- [Stated task]:
Exactly the lines from the one containing "on the origin." through the one containing "obj.data.transform(world)" must be returned; include both ends and nothing else.

— Start Dataset excerpt —

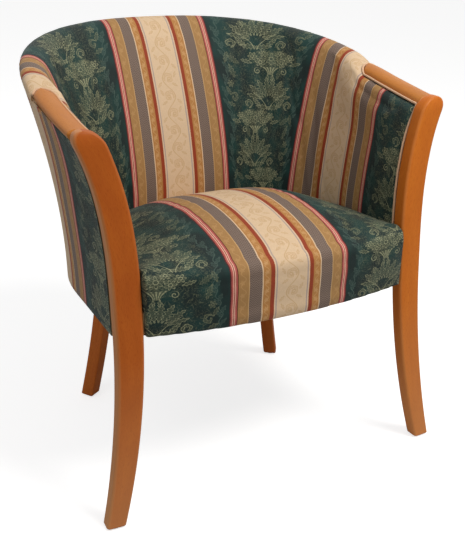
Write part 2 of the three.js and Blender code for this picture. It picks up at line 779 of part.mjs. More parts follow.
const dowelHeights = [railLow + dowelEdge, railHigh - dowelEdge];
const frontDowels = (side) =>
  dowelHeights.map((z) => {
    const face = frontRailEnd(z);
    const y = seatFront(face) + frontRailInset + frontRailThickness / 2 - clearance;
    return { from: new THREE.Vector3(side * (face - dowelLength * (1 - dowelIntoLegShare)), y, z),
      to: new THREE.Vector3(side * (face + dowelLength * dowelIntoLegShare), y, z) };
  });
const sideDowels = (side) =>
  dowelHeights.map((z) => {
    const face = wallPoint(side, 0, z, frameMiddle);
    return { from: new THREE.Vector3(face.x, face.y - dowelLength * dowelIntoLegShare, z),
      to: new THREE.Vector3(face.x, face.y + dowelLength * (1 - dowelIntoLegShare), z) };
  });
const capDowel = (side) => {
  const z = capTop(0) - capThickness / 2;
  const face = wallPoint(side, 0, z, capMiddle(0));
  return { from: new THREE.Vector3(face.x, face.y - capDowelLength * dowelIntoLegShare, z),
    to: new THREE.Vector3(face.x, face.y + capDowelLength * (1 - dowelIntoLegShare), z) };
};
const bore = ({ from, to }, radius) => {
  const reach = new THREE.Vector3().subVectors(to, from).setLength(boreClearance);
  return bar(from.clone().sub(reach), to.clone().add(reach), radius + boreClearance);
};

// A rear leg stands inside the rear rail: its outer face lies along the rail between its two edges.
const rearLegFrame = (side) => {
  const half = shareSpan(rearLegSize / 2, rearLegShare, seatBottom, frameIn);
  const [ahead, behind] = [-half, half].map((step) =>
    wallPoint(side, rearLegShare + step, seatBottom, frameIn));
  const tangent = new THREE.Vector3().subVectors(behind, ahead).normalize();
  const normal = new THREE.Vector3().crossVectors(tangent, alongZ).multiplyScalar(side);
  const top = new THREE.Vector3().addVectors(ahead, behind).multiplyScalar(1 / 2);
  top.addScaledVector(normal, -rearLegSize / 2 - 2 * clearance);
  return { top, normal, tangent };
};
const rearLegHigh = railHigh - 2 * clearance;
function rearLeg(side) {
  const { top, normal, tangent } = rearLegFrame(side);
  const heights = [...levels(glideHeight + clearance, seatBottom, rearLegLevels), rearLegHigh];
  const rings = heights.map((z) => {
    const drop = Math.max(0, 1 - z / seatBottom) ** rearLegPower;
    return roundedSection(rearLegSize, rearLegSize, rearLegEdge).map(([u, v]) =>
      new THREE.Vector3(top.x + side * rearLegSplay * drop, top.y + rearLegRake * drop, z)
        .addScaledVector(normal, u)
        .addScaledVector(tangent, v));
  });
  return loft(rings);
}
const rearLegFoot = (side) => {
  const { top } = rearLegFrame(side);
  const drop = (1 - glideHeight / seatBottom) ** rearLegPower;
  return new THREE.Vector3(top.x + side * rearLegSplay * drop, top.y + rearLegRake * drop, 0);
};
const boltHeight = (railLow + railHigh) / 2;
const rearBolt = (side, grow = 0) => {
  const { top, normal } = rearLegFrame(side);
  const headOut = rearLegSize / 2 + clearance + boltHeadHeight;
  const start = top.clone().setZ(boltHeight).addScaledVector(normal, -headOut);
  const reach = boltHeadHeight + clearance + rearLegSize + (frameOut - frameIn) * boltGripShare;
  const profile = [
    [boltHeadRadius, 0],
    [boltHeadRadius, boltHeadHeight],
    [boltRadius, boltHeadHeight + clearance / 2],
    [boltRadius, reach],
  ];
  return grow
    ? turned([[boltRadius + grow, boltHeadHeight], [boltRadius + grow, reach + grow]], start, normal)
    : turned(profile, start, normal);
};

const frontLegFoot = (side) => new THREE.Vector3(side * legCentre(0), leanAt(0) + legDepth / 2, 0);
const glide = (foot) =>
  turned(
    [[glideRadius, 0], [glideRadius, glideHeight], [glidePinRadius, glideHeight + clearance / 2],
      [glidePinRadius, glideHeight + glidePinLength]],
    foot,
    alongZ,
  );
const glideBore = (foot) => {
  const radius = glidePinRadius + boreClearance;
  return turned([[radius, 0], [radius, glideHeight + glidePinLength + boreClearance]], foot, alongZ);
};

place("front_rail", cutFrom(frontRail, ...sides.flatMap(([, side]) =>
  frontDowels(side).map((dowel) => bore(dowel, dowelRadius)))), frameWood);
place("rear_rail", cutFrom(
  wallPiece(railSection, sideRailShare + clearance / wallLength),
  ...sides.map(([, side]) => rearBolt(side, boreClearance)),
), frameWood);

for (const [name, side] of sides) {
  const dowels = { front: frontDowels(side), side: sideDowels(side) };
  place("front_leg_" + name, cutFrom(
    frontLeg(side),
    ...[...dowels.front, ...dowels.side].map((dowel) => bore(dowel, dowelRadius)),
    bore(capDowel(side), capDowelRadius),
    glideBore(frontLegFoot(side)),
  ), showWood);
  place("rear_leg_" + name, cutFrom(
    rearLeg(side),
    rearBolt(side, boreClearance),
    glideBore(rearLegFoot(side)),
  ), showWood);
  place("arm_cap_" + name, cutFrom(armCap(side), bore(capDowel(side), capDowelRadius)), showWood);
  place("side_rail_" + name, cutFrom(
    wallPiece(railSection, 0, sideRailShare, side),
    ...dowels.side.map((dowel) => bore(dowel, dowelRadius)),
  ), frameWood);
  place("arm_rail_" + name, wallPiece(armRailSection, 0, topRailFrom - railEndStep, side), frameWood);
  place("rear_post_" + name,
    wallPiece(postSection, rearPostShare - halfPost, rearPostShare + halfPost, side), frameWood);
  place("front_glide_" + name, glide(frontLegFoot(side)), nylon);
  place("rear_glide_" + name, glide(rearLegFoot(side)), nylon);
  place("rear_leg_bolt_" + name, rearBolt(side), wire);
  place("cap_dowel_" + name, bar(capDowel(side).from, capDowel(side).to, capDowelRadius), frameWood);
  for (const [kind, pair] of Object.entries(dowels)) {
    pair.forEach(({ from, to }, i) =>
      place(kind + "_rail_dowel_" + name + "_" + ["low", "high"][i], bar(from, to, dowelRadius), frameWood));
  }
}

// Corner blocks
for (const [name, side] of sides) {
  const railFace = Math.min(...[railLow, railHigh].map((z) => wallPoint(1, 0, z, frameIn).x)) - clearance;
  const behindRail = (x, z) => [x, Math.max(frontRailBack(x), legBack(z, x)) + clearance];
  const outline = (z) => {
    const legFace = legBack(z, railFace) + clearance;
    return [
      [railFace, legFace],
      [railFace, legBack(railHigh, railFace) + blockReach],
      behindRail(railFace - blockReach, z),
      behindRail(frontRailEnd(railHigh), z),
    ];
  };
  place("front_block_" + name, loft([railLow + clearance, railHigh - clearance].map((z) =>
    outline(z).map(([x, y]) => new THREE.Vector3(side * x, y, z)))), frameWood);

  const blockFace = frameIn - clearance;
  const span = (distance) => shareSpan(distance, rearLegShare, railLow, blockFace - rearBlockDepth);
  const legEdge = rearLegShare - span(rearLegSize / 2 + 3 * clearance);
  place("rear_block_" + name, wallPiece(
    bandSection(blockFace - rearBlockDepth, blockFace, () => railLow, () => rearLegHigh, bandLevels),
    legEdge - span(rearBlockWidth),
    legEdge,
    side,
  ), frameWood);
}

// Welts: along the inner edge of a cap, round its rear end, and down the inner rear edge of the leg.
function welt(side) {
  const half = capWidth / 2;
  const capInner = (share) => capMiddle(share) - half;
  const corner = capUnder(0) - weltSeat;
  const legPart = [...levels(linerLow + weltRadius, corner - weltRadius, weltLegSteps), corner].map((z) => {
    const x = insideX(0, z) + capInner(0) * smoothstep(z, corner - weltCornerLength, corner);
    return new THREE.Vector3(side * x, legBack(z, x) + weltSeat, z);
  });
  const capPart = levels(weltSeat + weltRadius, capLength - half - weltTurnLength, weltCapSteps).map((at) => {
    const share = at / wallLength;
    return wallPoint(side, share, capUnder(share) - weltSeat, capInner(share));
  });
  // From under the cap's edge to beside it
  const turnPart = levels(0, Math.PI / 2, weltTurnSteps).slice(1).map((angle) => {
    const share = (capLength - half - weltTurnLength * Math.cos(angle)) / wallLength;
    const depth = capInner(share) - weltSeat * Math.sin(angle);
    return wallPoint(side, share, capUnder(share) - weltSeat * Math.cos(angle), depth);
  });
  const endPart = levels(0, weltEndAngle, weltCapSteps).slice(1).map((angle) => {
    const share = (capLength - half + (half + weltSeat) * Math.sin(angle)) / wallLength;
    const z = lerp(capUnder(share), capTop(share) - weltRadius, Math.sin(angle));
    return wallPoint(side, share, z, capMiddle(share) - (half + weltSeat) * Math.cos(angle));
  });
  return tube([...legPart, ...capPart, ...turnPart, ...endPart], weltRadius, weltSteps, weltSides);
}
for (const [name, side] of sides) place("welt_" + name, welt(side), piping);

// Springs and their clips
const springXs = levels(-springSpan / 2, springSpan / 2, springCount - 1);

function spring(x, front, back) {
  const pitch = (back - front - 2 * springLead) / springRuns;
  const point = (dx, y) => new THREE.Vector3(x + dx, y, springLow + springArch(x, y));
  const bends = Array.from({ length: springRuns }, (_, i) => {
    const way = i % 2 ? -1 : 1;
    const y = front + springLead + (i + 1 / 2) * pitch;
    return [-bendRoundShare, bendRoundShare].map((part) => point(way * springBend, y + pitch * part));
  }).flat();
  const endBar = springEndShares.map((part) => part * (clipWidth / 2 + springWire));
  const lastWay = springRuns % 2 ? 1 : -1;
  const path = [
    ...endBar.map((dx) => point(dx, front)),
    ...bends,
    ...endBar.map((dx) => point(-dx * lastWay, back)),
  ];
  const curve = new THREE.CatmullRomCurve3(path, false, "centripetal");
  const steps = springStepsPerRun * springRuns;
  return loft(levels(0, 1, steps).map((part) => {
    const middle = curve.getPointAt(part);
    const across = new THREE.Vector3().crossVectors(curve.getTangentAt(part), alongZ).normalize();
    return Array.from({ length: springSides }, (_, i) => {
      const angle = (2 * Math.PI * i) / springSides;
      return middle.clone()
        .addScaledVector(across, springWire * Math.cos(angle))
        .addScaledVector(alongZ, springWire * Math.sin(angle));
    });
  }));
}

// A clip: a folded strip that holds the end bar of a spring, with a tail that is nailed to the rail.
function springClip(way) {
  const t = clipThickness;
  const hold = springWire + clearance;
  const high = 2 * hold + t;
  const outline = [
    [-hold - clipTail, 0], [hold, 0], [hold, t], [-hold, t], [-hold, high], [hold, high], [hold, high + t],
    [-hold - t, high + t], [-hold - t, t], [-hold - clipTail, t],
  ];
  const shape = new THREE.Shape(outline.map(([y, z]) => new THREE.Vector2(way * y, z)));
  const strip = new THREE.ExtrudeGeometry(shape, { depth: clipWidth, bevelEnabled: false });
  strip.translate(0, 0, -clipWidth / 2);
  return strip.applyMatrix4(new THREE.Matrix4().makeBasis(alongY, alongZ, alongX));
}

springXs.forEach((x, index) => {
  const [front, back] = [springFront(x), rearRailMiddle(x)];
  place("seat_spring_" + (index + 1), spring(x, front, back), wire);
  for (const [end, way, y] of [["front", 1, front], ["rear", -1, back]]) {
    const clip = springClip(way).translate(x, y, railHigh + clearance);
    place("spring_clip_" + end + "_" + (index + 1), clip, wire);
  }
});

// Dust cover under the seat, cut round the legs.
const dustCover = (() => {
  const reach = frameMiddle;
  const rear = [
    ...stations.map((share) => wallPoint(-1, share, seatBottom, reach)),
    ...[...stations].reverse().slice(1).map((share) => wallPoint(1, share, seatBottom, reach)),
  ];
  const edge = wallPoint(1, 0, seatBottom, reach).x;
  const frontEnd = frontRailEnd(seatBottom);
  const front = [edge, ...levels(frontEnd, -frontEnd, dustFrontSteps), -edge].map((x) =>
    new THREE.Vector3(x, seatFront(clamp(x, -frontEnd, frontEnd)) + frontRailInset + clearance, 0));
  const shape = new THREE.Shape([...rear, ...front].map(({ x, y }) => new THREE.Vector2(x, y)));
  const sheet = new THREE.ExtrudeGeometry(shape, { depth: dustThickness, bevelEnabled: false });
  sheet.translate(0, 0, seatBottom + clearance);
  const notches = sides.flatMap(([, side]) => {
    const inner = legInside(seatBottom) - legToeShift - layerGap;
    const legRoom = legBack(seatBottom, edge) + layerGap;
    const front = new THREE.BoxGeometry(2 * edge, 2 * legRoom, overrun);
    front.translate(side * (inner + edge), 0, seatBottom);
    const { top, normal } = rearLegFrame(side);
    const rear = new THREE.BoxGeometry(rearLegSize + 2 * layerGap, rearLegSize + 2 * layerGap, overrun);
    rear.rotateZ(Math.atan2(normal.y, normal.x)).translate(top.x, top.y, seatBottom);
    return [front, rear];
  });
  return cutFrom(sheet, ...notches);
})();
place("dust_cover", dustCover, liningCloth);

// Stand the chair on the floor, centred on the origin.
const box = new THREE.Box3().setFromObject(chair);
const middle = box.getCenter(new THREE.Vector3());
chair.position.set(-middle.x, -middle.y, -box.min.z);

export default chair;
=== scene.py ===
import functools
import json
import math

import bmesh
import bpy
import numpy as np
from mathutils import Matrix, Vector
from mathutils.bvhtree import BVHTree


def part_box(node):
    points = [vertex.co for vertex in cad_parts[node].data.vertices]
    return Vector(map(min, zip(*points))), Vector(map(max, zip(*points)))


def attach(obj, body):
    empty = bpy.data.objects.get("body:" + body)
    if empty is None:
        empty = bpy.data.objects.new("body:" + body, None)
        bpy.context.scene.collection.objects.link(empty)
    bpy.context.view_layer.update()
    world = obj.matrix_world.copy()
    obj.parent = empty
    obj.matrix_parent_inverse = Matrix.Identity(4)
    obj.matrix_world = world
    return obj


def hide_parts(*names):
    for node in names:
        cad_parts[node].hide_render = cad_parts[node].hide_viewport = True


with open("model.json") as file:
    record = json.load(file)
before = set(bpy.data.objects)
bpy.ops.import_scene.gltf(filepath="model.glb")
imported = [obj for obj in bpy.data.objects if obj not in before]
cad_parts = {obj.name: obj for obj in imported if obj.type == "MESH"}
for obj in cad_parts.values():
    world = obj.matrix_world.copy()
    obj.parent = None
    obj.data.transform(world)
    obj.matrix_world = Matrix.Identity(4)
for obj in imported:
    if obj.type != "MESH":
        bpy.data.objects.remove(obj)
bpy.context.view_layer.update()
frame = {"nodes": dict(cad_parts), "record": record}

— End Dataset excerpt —

- [Result of the exercise]:
// Stand the chair on the floor, centred on the origin.
const box = new THREE.Box3().setFromObject(chair);
const middle = box.getCenter(new THREE.Vector3());
chair.position.set(-middle.x, -middle.y, -box.min.z);

export default chair;
=== scene.py ===
import functools
import json
import math

import bmesh
import bpy
import numpy as np
from mathutils import Matrix, Vector
from mathutils.bvhtree import BVHTree


def part_box(node):
    points = [vertex.co for vertex in cad_parts[node].data.vertices]
    return Vector(map(min, zip(*points))), Vector(map(max, zip(*points)))


def attach(obj, body):
    empty = bpy.data.objects.get("body:" + body)
    if empty is None:
        empty = bpy.data.objects.new("body:" + body, None)
        bpy.context.scene.collection.objects.link(empty)
    bpy.context.view_layer.update()
    world = obj.matrix_world.copy()
    obj.parent = empty
    obj.matrix_parent_inverse = Matrix.Identity(4)
    obj.matrix_world = world
    return obj


def hide_parts(*names):
    for node in names:
        cad_parts[node].hide_render = cad_parts[node].hide_viewport = True


with open("model.json") as file:
    record = json.load(file)
before = set(bpy.data.objects)
bpy.ops.import_scene.gltf(filepath="model.glb")
imported = [obj for obj in bpy.data.objects if obj not in before]
cad_parts = {obj.name: obj for obj in imported if obj.type == "MESH"}
for obj in cad_parts.values():
    world = obj.matrix_world.copy()
    obj.parent = None
    obj.data.transform(world)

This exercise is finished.